Gingrich was a driving force behind that year’s so-called Republican Revolution that seized control of both houses of Congress with the “Contract With America” after the first two years of President Clinton’s first term.

Some Republicans hope for a repeat of that experience in this November’s first midterm election for the Obama administration. Gingrich, of course, has been gone since 1998, although he rallied Republicans meeting in New Orleans on Thursday evening.

On NBC’s “Tonight Show With Jay Leno,” Frank also blamed the news media for only covering news that’s bad, as opposed to news that’s good.

And the House veteran admits that back in the angry Vietnam War protest days, the left was partisan and even violent but claims it did not have mainstream media cheering them on, as he says, is happening today.

Deja vu in fight to unseat Rangel

It’s no surprise that Charles B. Rangel, the gravelly voiced Democrat from Harlem, has attracted a primary challenger.

After all, when the House Ethics Committee admonishes you for accepting gifts from corporations for your junkets to your retreat in the Dominican Republic, you can expect to pay out of pocket.

And when your colleagues -- nervous about their own prospects in 2010 -- try to distance themselves by dumping you as chairman of the House Ways and Means Committee, you can pretty well expect that an opponent will seize the moment.

But how rich the irony! The man expected to throw his hat into the ring Monday is Adam Clayton Powell IV, the son of the man Rangel beat four decades ago, effectively ending the elder Powell’s political career. The similarities are eerie.

Elected in 1944, Adam Clayton Powell Jr. became the first black congressman from New York, one of only two blacks serving in Congress. His challenges were personal -- he overturned whites-only House facilities and forced colleagues to stop using the “N-word” on the House floor.

He left lasting legislative victories too; he launched a campaign against the poll tax used by Southern states to exclude blacks from the voting booth, and was instrumental in efforts to make lynching a federal crime.

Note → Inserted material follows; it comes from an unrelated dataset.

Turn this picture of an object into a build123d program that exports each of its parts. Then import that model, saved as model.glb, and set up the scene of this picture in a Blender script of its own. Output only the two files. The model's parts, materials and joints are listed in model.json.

For decades, Powell was the political king of Harlem, like Rangel a charismatic figure on the local scene. Then, as chairman of the House Education and Labor Committee, Powell was accused of misusing committee funds and taking trips abroad at public expense (including travel to his retreat on the Bahamian isle of Bimini).

Nervous colleagues stripped him of his chairmanship. Sound familiar? Stripped of his House seat, Powell compared himself to Alfred Dreyfus, the French Jew wrongly accused of being a spy for Germany.

For his part, the 47-year-old Powell insists there is no historic retribution involved in his run. “It has nothing to do with revenge or anything like that,” he said. “The fact is, it is time to turn the page.”

Maybe, but don’t bet against Rangel, a Korean War veteran and the fourth-longest-serving member of Congress. At 79, after nearly 40 years of bringing home the bacon to a constituency often ignored by the rest of the country and funneling millions of campaign dollars to fellow Democrats, he has a lot of chits to call in.

For another, this particular namesake of the fabled Powell family comes with some baggage of his own.

The New York assemblyman was actually born Adam Clayton Powell Diago, the son of the congressman and his third wife, Yvette Diago, who won custody and raised the boy in her home country of Puerto Rico when the couple separated.

He changed his name when he moved to the United States to attend Howard University, a few years before he moved to New York and ran for City Council. Just to confuse matters, he already had a nephew by the name of Adam Clayton Powell IV.

Anyway, this Powell has a 2008 drunk driving conviction and a pretty low attendance record in Albany. Plus Rangel has already beaten him once before.